Application development is not a guaranteed business. For every successful application that captures the attention of consumers and business users, there are dozens of failed applications. Capturing wallet-share with applications has increased in difficulty, with the consumer market in particular becoming more attached to the free and freemium pricing models. The business model for further API capability became more difficult for several reasons:
1. Network equipment vendors have become adverse to investing in new APIs or evolving existing APIs directly on their network elements. Given their distance from the applications, both in participating in the requirements and taking share of revenue, vendors are reluctant to make investments in capability that enabled the applications without having a near-guaranteed business case predicting the application's success.
2. SDP vendors are faced with the problem of designing to a multitude of existing communications network elements and developing mechanisms to deal with the function disparity in many of those elements. There is also an increase in the number and complexity of web centric APIs and standards being exposed to application developers.
3. Service providers and enterprise administrators are unlikely to make significant investment in broad middleware platforms or incremental investment in evolving legacy, operationally-complex communications infrastructures without a monetisation model that justifies the investment.
Other Revenue Models
As a result of the complexity of applying typical monetisation models to the exposure of communications APIs, the technically favourable nature of SDPs, and the dependence of application vendors on the SDP for simplified access to communications capabilities, many vendors have adopted different revenue models.
The model most closely aligned with previous monetisation methods has begun to play out in the Communications Enabled Applications (CEA) industry. Application vendors have begun to vertically integrate their solutions with the necessary SDP capabilities for their solution. By example, IBM leverages their WebSphere Product Family for its application capability and deployment mechanisms and enables WebSphere with capabilities common to SDPs for service creation and interworking with communications networks. Similarly, large IT application companies have built or acquired SDP capabilities to enable them to vertically integrate communications capabilities with application suites. Two significant examples of consolidation to facilitate vertical integration are:
Oracle acquired BEA, Sun and Convergin, providing them the ability to integrate the BEA WebLogic SDP, Sun's extensive platform capabilities and Convergin's legacy and next-generation communications network interfaces
Amadocs acquired long running SDP vendor JNetX as an integration point between their applications and both legacy and next-generation communications networks
By focusing on the vertical integration of applications with the underlying required systems, application vendors are able to monetise the communications capabilities from within their applications. Although they are no longer monetising the APIs directly, the net effect is the same: invocation of communications features results in an invocation of communications APIs from within the integrated infrastructure. Service providers and enterprise administrators are now paying for the value of the API, not the API itself. This permits application vendors to justify new API functionality and incremental API functionality developed on their integrated SDPs as part of the overall application. This approach is especially pragmatic for application vendors when they are re-using the same API for different end-user value propositions. Given the integrated nature of the system, service providers and enterprise administrators are able to focus on the value of the application and the cost of the application as an integrated unit, not as a cost of several disparate capabilities secured from multiple vendors.

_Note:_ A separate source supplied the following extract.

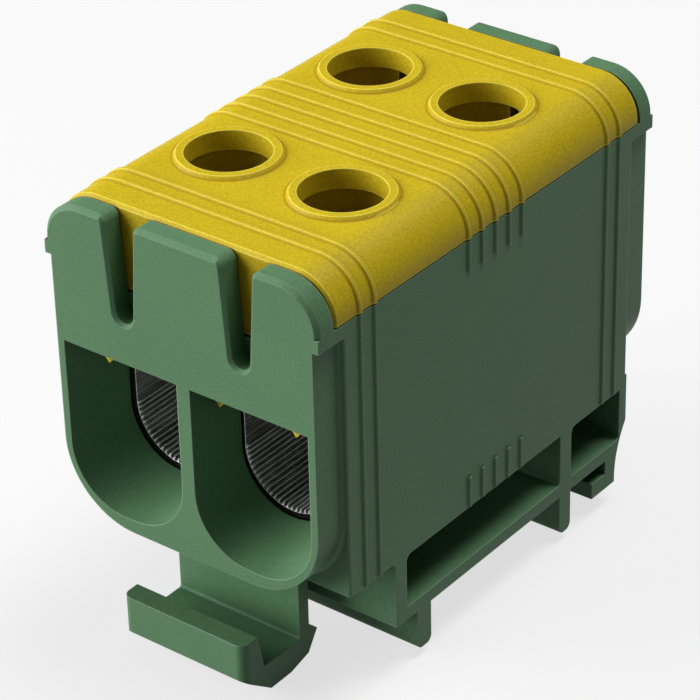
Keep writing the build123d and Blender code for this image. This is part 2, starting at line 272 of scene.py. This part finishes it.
def buildDrawnMetal(s):
    # streaks along the wires, as on drawn or extruded metal; on the groove crests the pale
    # streaks are painted glints
    group, given, result = newGroup(
        "drawnMetal",
        [
            ("Color", "NodeSocketColor", (0.5, 0.5, 0.5, 1)),
            ("Dark Color", "NodeSocketColor", (0.1, 0.1, 0.1, 1)),
            ("Streak Scale", "NodeSocketFloat", 4000.0),
            ("Streak Length", "NodeSocketFloat", 0.05),
        ],
        [("Color", "NodeSocketColor"), ("Height", "NodeSocketFloat")],
    )
    coords = addNode(group, "ShaderNodeTexCoord")
    squeeze = addNode(group, "ShaderNodeCombineXYZ", X=1.0, Z=1.0)
    feed(group, squeeze.inputs["Y"], given["Streak Length"])
    drawn = addNode(group, "ShaderNodeVectorMath", operation="MULTIPLY")
    feed(group, drawn.inputs[0], coords.outputs["Object"])
    feed(group, drawn.inputs[1], squeeze.outputs[0])
    streaks = addNode(
        group, "ShaderNodeTexNoise", Detail=s["streakDetail"], Roughness=s["streakRoughness"]
    )
    feed(group, streaks.inputs["Vector"], drawn.outputs[0])
    feed(group, streaks.inputs["Scale"], given["Streak Scale"])
    low, high = s["streakRange"]
    sharpen = addNode(group, "ShaderNodeMapRange", From_Min=low, From_Max=high)
    feed(group, sharpen.inputs["Value"], streaks.outputs["Fac"])
    mixed = mixColors(group, sharpen.outputs["Result"], given["Dark Color"], given["Color"])
    feed(group, result["Color"], mixed)
    feed(group, result["Height"], streaks.outputs["Fac"])
    return group


mouldGrain = buildMouldGrain(effects)
edgeHighlightAndRounding = buildEdgeHighlightAndRounding(effects)
creaseShade = buildCreaseShade(effects)
hollowShade = buildHollowShade(effects)
drawnMetal = buildDrawnMetal(effects)
print("shared effects ready")

greenPlastic = {
    "color": (0.115, 0.245, 0.122, 1),
    "highlightColor": (0.27, 0.41, 0.28, 1),
    "creaseShadeColor": (0.035, 0.105, 0.05, 1),
    "hollowShadeColor": (0.05, 0.13, 0.06, 1),
    "roughness": 0.5,
    "gloss": 0.22,
    "grainScale": 4200.0,
    "speckle": 0.17,
    "bump": 0.2,
    "bumpHeight": 0.00006,
    "edgeRadius": 0.00014,
    "edgeAmount": 200.0,
    "creaseReach": 0.00028,
    "creaseGain": 2.2,
    "hollowReach": 0.003,
}
yellowPlastic = {
    "color": (0.66, 0.49, 0.012, 1),
    "highlightColor": (1.0, 0.86, 0.12, 1),
    "creaseShadeColor": (0.43, 0.28, 0.004, 1),
    "hollowShadeColor": (0.3, 0.16, 0.002, 1),
    "roughness": 0.48,
    "gloss": 0.22,
    "grainScale": 4200.0,
    "speckle": 0.19,
    "bump": 0.25,
    "bumpHeight": 0.00006,
    "edgeRadius": 0.00015,
    "edgeAmount": 400.0,
    "creaseReach": 0.00028,
    "creaseGain": 9.0,
    "hollowReach": 0.003,
}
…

This value-based model is still a monetisation of the APIs, but monetisation is not the primary focus. Application providers are able to focus on their core businesses and the APIs become a means-to-an-ends for their value proposition. However, vertical application integration remains a difficult goal for: i) application vendors without the size to acquire or develop their own in-house SDP capability; ii) remaining independent SDP vendors; and iii) network equipment vendors providing their own SDP equivalent offerings or APIs directly from a suite of communications products. Large application vendors wishing to offer vertically integrated capability outside of their core domains of application expertise face the challenge of identifying application opportunities that will lead to successful revenue generation, especially when APIs need to be added or augmented to fulfill the application requirements.
The more substantial number of opportunities that exist outside of vertically integrated solutions is driving a new means of identifying and realising end-user valuable CEAs: CEA developer ecosystems. While providing a developer's community around APIs is not a new concept, several companies and organisations have taken to community focused collaboration around making capabilities available to other application developers.
An example of such a community is the Coral CEA ecosystem based in Ottawa, Ontario. With founders such as IBM, Nortel, Carleton University, Eclipse, and the Information Technology Association of Canada, Coral CEA offers access to the communication APIs of IBM, Nortel and open source initiatives to members of the ecosystem. Member companies have the opportunity to leverage APIs and expertise in the CEA functional domain so that the member companies can determine the best viable value proposition to end-users. Member companies use the CEA APIs and expertise to augment existing applications or to derive entirely new CEAs. The key value to the ecosystem founders is that they are able to provide existing standards-based capability to member companies to create new value-propositions. The founders may in-turn provide assistance to the members to commercialise new services by channeling the new application/capability to market, joint marketing, or providing a known cost as a service set of capabilities that the member may leverage for commercial sale of their own application. This provides an opportunity to founders or member companies to monetise existing communications APIs; however, it is via the identification and sale of the value-proposition, not the APIs themselves. Member companies are provided a low-risk opportunity to identify valuable applications and prove them to potential customers without the need of procuring costly CEA capabilities and without the risk of attempting to drive the sale of substantial middleware platforms to their potential customers for applications not yet proven. While there are other examples of such CEA ecosystems, the nature of Coral CEA as a vendor neutral facilitator that provides access to capability based on best fit and low risk development and trialling capability, has permitted it to quickly reach a broad base of companies and establish itself as a reliable keystone in the Ottawa region for CEAs.
By examining the continued evolution of the exposure of communications capabilities to applications providers, it is clear that the model of monetising APIs via licensing and transactional based sales can no longer be maintained as the prime means of offering such services. The applications industry has shifted to a value based model, where communications capabilities are a facilitating function, not the defining function. As a result, application vendors, middleware vendors, service providers, enterprise administrators and network equipment providers must continue to define new end-user value propositions, develop and validate them, and bring them to market. By moving to a value based revenue model, and by leveraging vendor neutral business ecosystems, these providers are able to realise revenues more quickly, with more certainty and less risk than by relying on the fading model of building capability and hoping it will be leveraged.